* What you should do: Set down only the lines running from the one with "upper_housing();" to the one with "obj.parent = empty", both lines included, exactly as they stand, please.
━━━ Data excerpt
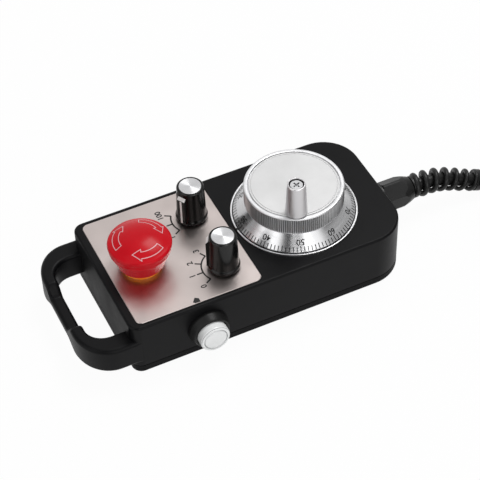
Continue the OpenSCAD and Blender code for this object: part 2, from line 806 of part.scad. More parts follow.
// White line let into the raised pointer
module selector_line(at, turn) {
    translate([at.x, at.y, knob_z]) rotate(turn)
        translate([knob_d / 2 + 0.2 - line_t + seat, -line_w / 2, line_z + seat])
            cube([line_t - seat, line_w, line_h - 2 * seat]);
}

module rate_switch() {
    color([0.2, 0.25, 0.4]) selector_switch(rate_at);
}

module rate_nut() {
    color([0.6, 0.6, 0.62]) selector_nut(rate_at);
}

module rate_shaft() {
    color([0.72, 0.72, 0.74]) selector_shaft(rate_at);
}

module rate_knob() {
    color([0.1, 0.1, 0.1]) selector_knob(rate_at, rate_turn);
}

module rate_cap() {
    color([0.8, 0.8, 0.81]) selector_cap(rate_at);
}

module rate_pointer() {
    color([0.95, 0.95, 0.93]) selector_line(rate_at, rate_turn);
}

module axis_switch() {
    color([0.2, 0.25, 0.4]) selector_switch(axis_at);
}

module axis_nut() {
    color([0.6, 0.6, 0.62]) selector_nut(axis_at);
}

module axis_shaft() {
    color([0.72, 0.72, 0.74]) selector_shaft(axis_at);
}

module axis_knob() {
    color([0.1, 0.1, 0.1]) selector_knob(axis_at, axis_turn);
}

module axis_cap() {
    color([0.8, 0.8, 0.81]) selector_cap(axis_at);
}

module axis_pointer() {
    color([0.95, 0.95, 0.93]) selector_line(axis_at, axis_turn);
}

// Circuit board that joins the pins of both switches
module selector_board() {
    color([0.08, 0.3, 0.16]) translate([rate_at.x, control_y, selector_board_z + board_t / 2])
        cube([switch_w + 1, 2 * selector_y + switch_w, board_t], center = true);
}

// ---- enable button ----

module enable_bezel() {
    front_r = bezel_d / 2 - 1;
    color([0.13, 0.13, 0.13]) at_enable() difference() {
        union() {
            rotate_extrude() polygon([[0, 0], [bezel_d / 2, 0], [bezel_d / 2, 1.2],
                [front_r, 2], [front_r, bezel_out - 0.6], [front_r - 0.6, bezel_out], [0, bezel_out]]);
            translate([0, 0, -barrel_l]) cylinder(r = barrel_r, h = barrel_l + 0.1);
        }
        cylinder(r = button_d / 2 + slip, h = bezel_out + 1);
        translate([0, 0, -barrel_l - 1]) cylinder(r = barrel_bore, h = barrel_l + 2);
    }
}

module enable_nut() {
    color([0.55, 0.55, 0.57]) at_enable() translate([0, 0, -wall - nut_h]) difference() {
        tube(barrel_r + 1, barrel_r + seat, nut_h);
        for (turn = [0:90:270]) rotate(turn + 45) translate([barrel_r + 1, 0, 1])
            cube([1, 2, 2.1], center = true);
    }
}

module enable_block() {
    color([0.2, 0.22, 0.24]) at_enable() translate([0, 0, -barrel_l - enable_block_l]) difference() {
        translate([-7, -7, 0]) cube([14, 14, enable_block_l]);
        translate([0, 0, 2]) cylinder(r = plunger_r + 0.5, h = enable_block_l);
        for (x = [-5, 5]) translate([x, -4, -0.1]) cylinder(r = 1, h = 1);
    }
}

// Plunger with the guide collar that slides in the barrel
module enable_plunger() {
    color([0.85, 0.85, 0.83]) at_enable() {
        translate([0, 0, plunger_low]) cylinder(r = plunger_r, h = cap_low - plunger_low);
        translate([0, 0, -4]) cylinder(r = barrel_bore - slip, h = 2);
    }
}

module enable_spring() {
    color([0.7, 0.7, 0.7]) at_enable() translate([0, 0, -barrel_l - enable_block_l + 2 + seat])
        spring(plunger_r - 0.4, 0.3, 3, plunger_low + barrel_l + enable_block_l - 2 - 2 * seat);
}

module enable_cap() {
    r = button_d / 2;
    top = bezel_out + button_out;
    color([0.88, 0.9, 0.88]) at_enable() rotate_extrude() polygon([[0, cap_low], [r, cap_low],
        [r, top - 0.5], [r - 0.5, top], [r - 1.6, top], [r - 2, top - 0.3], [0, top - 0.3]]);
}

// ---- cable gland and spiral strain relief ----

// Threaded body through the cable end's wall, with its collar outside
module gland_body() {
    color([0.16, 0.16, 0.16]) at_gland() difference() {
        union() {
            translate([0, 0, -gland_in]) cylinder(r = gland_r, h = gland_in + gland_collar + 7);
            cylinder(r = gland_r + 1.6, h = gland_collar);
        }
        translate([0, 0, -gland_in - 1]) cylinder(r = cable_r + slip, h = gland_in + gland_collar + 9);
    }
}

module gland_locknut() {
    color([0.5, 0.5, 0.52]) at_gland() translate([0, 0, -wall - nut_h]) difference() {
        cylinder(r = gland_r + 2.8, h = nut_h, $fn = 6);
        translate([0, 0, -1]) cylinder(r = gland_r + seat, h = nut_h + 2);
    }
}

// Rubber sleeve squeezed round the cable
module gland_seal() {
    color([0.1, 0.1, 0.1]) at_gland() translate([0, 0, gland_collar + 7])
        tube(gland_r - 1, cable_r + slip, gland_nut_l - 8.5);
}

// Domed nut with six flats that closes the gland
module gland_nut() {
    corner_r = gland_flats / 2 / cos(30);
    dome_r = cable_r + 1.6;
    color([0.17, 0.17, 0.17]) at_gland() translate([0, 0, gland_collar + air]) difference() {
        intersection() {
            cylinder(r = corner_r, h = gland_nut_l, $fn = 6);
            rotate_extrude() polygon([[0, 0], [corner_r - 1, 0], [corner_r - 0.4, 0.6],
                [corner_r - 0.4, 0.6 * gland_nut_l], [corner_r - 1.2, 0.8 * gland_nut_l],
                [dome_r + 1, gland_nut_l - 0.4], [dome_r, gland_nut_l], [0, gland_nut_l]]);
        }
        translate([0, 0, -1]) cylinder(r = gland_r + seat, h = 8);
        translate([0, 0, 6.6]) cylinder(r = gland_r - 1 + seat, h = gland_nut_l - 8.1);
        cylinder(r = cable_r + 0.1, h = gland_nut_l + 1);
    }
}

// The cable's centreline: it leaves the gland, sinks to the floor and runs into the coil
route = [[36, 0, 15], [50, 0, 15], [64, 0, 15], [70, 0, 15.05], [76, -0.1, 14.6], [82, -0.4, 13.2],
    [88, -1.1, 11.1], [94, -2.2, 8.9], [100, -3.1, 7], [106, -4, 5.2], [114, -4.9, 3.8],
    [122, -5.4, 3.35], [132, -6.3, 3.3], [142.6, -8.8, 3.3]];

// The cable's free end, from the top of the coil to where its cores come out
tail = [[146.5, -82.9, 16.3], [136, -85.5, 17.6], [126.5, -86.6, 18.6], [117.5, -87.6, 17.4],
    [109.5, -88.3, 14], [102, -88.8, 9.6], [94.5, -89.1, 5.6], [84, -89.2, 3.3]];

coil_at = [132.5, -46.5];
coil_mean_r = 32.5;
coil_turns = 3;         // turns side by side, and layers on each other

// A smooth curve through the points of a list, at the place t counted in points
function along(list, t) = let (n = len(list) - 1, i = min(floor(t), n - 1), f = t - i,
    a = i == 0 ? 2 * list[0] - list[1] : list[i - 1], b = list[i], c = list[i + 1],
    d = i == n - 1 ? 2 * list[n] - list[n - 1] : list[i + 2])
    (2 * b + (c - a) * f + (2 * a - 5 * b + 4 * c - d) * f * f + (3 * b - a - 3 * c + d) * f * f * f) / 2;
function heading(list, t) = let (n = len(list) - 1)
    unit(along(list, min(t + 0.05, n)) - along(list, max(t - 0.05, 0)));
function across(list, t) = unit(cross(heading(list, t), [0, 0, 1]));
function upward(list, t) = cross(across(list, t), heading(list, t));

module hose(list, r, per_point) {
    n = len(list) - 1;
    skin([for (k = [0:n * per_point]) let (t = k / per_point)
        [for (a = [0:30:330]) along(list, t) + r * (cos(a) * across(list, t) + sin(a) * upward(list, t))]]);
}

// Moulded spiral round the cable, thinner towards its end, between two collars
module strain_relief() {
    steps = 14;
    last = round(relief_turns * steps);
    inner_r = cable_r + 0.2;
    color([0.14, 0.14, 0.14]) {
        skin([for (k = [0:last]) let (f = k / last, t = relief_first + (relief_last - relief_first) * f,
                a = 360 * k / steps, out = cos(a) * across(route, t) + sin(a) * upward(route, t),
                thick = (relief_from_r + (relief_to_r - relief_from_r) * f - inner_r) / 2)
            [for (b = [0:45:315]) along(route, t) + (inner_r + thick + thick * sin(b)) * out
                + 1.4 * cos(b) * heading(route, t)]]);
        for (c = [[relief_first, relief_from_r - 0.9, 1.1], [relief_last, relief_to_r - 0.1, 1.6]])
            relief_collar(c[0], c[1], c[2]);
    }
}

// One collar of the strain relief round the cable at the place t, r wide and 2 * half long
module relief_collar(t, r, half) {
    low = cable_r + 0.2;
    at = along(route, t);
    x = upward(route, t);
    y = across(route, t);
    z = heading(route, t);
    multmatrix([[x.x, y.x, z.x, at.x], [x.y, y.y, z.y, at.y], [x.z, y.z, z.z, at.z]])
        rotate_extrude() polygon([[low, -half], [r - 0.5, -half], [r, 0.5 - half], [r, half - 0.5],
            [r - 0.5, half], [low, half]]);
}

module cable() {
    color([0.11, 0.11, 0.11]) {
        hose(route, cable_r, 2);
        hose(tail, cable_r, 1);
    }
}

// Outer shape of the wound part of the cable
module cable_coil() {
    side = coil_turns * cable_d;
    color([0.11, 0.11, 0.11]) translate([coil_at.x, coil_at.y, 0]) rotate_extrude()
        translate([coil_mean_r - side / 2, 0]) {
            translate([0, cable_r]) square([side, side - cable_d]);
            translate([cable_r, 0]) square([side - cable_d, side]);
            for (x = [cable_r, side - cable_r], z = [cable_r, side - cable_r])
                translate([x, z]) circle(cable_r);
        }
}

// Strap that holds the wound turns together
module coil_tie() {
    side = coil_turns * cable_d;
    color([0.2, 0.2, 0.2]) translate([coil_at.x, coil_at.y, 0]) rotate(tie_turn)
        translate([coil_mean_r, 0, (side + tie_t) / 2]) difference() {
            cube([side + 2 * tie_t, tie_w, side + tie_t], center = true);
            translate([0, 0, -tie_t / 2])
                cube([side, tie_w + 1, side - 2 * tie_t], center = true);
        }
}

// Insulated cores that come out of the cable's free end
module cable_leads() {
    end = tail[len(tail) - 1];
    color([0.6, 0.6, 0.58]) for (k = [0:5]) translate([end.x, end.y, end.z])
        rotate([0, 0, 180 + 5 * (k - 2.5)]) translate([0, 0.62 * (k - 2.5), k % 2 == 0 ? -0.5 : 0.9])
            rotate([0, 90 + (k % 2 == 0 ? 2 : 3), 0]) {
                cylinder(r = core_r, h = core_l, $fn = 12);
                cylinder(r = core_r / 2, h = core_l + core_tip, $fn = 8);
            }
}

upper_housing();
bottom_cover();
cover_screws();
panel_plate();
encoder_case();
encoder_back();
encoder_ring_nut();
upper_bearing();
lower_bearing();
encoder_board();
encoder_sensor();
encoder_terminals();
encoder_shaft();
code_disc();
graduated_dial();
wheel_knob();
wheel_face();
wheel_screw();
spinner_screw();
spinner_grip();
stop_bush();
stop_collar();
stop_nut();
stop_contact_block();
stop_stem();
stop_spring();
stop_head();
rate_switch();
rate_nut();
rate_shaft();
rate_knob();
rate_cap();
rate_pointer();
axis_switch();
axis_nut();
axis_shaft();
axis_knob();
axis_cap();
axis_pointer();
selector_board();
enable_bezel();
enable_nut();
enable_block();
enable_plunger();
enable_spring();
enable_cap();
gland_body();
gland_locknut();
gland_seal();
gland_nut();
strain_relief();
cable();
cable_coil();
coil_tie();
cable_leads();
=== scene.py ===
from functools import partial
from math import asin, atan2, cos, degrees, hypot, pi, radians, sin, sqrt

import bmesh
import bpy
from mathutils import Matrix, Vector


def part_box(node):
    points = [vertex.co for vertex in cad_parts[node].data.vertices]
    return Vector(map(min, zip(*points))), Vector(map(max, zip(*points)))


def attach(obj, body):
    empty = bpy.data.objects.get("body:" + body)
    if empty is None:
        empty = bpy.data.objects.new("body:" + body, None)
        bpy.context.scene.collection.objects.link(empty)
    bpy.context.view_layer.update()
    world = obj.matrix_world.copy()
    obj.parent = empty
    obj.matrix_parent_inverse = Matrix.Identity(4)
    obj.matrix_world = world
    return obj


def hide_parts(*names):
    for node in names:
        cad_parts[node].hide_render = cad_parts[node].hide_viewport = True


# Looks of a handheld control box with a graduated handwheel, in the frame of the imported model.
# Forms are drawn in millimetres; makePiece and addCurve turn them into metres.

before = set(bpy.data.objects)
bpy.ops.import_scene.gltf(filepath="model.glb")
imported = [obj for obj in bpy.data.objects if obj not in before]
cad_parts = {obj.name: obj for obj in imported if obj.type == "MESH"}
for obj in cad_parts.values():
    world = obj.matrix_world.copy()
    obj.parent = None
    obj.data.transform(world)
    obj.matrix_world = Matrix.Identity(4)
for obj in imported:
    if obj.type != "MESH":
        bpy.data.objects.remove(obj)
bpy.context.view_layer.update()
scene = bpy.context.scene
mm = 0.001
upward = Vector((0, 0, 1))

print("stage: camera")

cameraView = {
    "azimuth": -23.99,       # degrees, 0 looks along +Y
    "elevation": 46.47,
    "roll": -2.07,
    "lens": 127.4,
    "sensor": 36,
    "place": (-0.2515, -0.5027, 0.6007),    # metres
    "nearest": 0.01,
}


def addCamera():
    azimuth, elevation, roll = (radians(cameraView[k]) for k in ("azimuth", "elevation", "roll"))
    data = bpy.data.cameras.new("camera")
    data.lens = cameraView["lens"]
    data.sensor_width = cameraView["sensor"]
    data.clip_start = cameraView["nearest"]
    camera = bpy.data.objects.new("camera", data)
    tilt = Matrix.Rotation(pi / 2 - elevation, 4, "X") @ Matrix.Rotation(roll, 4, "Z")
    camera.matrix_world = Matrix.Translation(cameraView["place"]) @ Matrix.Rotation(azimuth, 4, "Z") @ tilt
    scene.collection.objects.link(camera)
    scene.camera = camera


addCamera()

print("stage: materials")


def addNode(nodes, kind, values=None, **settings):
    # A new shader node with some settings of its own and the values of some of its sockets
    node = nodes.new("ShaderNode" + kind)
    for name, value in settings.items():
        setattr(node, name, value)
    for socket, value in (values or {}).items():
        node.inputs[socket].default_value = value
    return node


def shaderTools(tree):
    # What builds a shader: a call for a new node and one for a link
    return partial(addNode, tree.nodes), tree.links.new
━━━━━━
* The completed task:
upper_housing();
bottom_cover();
cover_screws();
panel_plate();
encoder_case();
encoder_back();
encoder_ring_nut();
upper_bearing();
lower_bearing();
encoder_board();
encoder_sensor();
encoder_terminals();
encoder_shaft();
code_disc();
graduated_dial();
wheel_knob();
wheel_face();
wheel_screw();
spinner_screw();
spinner_grip();
stop_bush();
stop_collar();
stop_nut();
stop_contact_block();
stop_stem();
stop_spring();
stop_head();
rate_switch();
rate_nut();
rate_shaft();
rate_knob();
rate_cap();
rate_pointer();
axis_switch();
axis_nut();
axis_shaft();
axis_knob();
axis_cap();
axis_pointer();
selector_board();
enable_bezel();
enable_nut();
enable_block();
enable_plunger();
enable_spring();
enable_cap();
gland_body();
gland_locknut();
gland_seal();
gland_nut();
strain_relief();
cable();
cable_coil();
coil_tie();
cable_leads();
=== scene.py ===
from functools import partial
from math import asin, atan2, cos, degrees, hypot, pi, radians, sin, sqrt

import bmesh
import bpy
from mathutils import Matrix, Vector


def part_box(node):
    points = [vertex.co for vertex in cad_parts[node].data.vertices]
    return Vector(map(min, zip(*points))), Vector(map(max, zip(*points)))


def attach(obj, body):
    empty = bpy.data.objects.get("body:" + body)
    if empty is None:
        empty = bpy.data.objects.new("body:" + body, None)
        bpy.context.scene.collection.objects.link(empty)
    bpy.context.view_layer.update()
    world = obj.matrix_world.copy()
    obj.parent = empty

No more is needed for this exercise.